What You Should Know

  • The Mandate: The Centers for Medicare & Medicaid Services (CMS) Advancing Interoperability and Improving Prior Authorization Final Rule (CMS-0057-F) mandates the use of specific APIs to streamline data exchange by January 1, 2027.
  • The Payer Rebound: According to WEDI’s February 2026 survey, payers have made massive strides. Only 10% report having not yet started their prior authorization API work—a sharp drop from 43% in late 2025.
  • The Provider Paralysis: Providers, conversely, are struggling. One-third (33%) have not started implementation, and a concerning 67% remain completely unsure of their progress and the total cost of training and implementation. Zero provider respondents registered actual implementation progress in this round of the survey.
  • The Confidence Drop: Provider confidence is slipping as the deadline approaches. Only 47% of providers expect they will “somewhat or very likely” meet the 2027 deadline, down significantly from 69% in October 2025.
  • The Core Hurdles: Payers cite connecting delegated third parties with different systems as their top challenge. Providers cite a lack of sufficient internal expertise and the logistical nightmare of coordinating tests with vendors and health plans.

Why Providers Are Stalling as the CMS API Deadline Looms

At the HIMSS26 Conference, the Workgroup for Electronic Data Interchange (WEDI) released its latest industry readiness survey. With less than a year until the compliance deadline, the data reveals a stark, deeply concerning dichotomy: health plans are aggressively mobilizing, while healthcare providers are effectively paralyzed.

Historically, payers have been painted as the bottleneck in the prior authorization pipeline. However, the WEDI data indicates that health plans are taking the 2027 deadline incredibly seriously.

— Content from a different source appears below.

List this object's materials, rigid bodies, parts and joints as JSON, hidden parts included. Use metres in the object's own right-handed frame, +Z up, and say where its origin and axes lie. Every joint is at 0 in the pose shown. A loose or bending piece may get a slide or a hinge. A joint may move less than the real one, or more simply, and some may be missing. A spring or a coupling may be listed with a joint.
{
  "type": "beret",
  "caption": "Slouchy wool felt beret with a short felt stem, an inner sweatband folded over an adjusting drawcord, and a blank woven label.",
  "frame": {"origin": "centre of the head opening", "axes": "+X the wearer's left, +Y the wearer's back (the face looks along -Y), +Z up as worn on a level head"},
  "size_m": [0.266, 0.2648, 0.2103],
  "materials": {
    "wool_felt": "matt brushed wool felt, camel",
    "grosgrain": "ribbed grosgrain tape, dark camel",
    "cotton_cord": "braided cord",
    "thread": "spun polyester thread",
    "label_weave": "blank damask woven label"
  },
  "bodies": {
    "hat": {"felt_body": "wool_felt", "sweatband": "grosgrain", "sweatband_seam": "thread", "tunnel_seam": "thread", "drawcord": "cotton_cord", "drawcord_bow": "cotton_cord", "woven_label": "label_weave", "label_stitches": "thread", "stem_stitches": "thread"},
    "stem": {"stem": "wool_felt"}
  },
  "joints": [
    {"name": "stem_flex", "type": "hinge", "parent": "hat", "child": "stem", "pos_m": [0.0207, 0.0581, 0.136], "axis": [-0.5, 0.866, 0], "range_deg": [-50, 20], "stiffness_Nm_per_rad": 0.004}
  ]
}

In early 2025, 42% of payers had not even started their API implementation work. By February 2026, that number plummeted to just 10%. Furthermore, 16% of payers now expect to have their Patient Access API 75% to 100% completed by the deadline.

“We were encouraged to see that the percentage of payers who had not yet begun implementation declined,” noted Robert Tennant, WEDI Executive Director. But that optimism was immediately tempered by the reality on the clinical side.

The Provider Paralysis

If payers are accelerating, providers are stuck in the mud. According to the survey, 33% of providers have not started implementing the prior authorization API. Even more alarming, 67% were completely “unsure” of their implementation progress and the total cost of deployment. In fact, no provider respondents registered any implementation progress in this latest round of the survey.

This operational gridlock is actively eroding clinical confidence. In October 2025, 69% of providers believed they would meet the January 2027 deadline. Today, that number has fallen to 47%.

Why the stall? The survey highlights a massive resource and expertise gap. Providers listed “sufficient internal expertise” as their absolute top implementation challenge, followed closely by the logistical complexities of coordinating testing with vendors and health plans, and navigating a confusing web of networks (TEFCA, QHINs, HIEs).The WEDI survey proves that CMS-0057-F is not just a software update; it is a fundamental rewiring of healthcare’s financial and administrative nervous system. If providers do not have the internal IT expertise to implement these APIs, the burden will fall heavily on their EHR vendors and third-party clearinghouses to build out-of-the-box, turnkey compliance tools.